Re: [RFC] Add swappiness argument to memory.reclaim

[Date Prev][Date Next][Thread Prev][Thread Next][Date Index][Thread Index]

 



On Mon, May 16, 2022 at 11:56 PM Michal Hocko <mhocko@xxxxxxxx> wrote:
>
> On Mon 16-05-22 15:29:42, Yosry Ahmed wrote:
> > The discussions on the patch series [1] to add memory.reclaim has
> > shown that it is desirable to add an argument to control the type of
> > memory being reclaimed by invoked proactive reclaim using
> > memory.reclaim.
> >
> > I am proposing adding a swappiness optional argument to the interface.
> > If set, it overwrites vm.swappiness and per-memcg swappiness. This
> > provides a way to enforce user policy on a stateless per-reclaim
> > basis.
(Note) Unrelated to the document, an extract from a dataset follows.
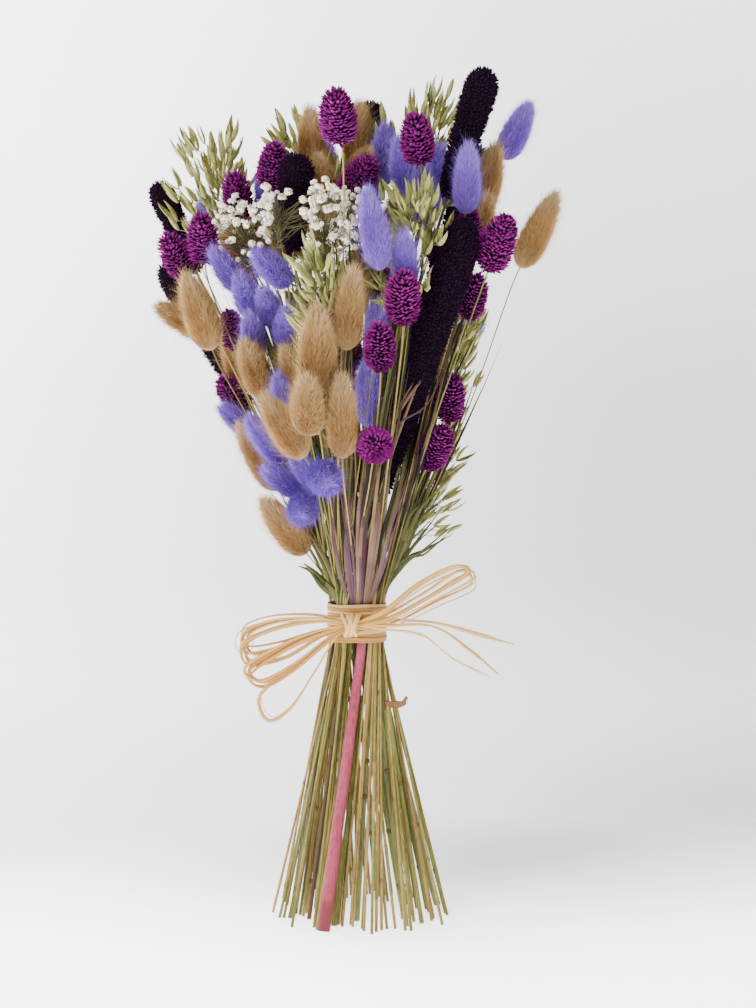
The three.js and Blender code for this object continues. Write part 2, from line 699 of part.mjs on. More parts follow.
// Oats: long grains that stand out from a middle stalk, each sunk into it at its foot.
const OAT = { grains: 7, grainRadius: 1.7, grainReach: 0.32, widest: 0.62 };
function oatHead({ base, tip, radius, length }, random) {
  const axis = tip.clone().sub(base).normalize();
  const side = vector(1, 0, 0).cross(axis).normalize();
  const parts = [bendAlong([base.clone(), tip.clone()], [0.9, 0.5])];
  for (let i = 0; i < OAT.grains; i++) {
    const from = base.clone().lerp(tip, ((i + 0.2) / OAT.grains) * 0.9);
    const out = side.clone().applyAxisAngle(axis, i * GOLDEN_ANGLE + 0.5 * random());
    const reach = radius * (1 - (0.3 * i) / OAT.grains);
    const to = from.clone().addScaledVector(axis, OAT.grainReach * length).addScaledVector(out, reach);
    parts.push(grainOn(from, to, OAT.grainRadius, 0, OAT.widest));
  }
  return parts;
}

// Baby's breath: a cloud of small round florets on branches that leave one stalk.
const BREATH = { florets: 13, floretRadius: 2, branch: 0.5, widest: 0.93 };
function breathHead({ base, tip, radius, length }, random) {
  const axis = tip.clone().sub(base).normalize();
  const side = vector(1, 0, 0).cross(axis).normalize();
  const parts = [bendAlong([base.clone(), base.clone().lerp(tip, 0.7)], [1, 0.7])];
  for (let i = 0; i < BREATH.florets; i++) {
    const share = (i + 0.5) / BREATH.florets;
    const out = Math.sqrt(share) * radius;
    const height = length * (1 - 0.45 * share * share + 0.08 * (random() - 0.5));
    const end = base.clone().addScaledVector(axis, height);
    end.addScaledVector(side.clone().applyAxisAngle(axis, i * GOLDEN_ANGLE), out);
    const from = base.clone().addScaledVector(axis, length * (0.66 - 0.55 * share));
    parts.push(grainOn(from, end, BREATH.floretRadius, BREATH.branch, BREATH.widest));
  }
  return parts;
}

// A leaf: a flat blade, widest a third of the way up, that narrows to a point.
function leafSolid({ points, stem, width }) {
  const last = points.length - 1;
  const widths = points.map((_, i) => {
    if (i <= TIE_POINT + 1) return stem;
    if (i === last) return 0.4;
    return i === last - 1 ? width : 0.85 * width;
  });
  const flats = points.map(() => LEAF_THICKNESS / 2);
  return solidOf(bendAlong(points, widths, { sides: 4, flats }));
}

function flowerSolid(flower, random) {
  if (flower.width) return leafSolid(flower);
  const { kind, points, stem, base, tip } = flower;
  const last = points.length - 1;
  const radii = points.map((_, i) => stem * (1 - 0.3 * Math.max(0, (i - 2) / (last - 2))));
  const sides = stem > 1.5 ? 5 : 3;
  const parts = [bendAlong(points, radii, { sides, cut: true })];
  if (kind.head) parts.push(standOn(turnedHead(flower), base, tip));
  if (kind === KINDS.oat) parts.push(...oatHead(flower, random));
  if (kind === KINDS.breath) parts.push(...breathHead(flower, random));
  return fuse(parts.map(solidOf));
}

// ---- The raffia ----
const WRAP_INNER = TIE_RADIUS + GAP;
const WRAP_OUTER = WRAP_INNER + WRAP_THICKNESS;
const KNOT_DEPTH = 5.5;
const BOW_DEPTH = WRAP_OUTER + GAP + KNOT_DEPTH / 2; // the middle of the knot lies this far in front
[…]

We can make policy decisions to perform reclaim differently for
> > tasks of different app classes based on their individual QoS needs. It
> > also helps for use cases when particularly page cache is high and we
> > want to mainly hit that without swapping out.
>
> Can you be more specific about the usecase please? Also how do you

For example for a class of applications it may be known that
reclaiming one type of pages anon/file is more profitable or will
incur an overhead, based on userspace knowledge of the nature of the
app. If most of what an app use for example is anon/tmpfs then it
might be better to explicitly ask the kernel to reclaim anon, and to
avoid reclaiming file pages in order not to hurt the file cache
performance.

It could also be a less aggressive alternative to /proc/sys/vm/drop_caches.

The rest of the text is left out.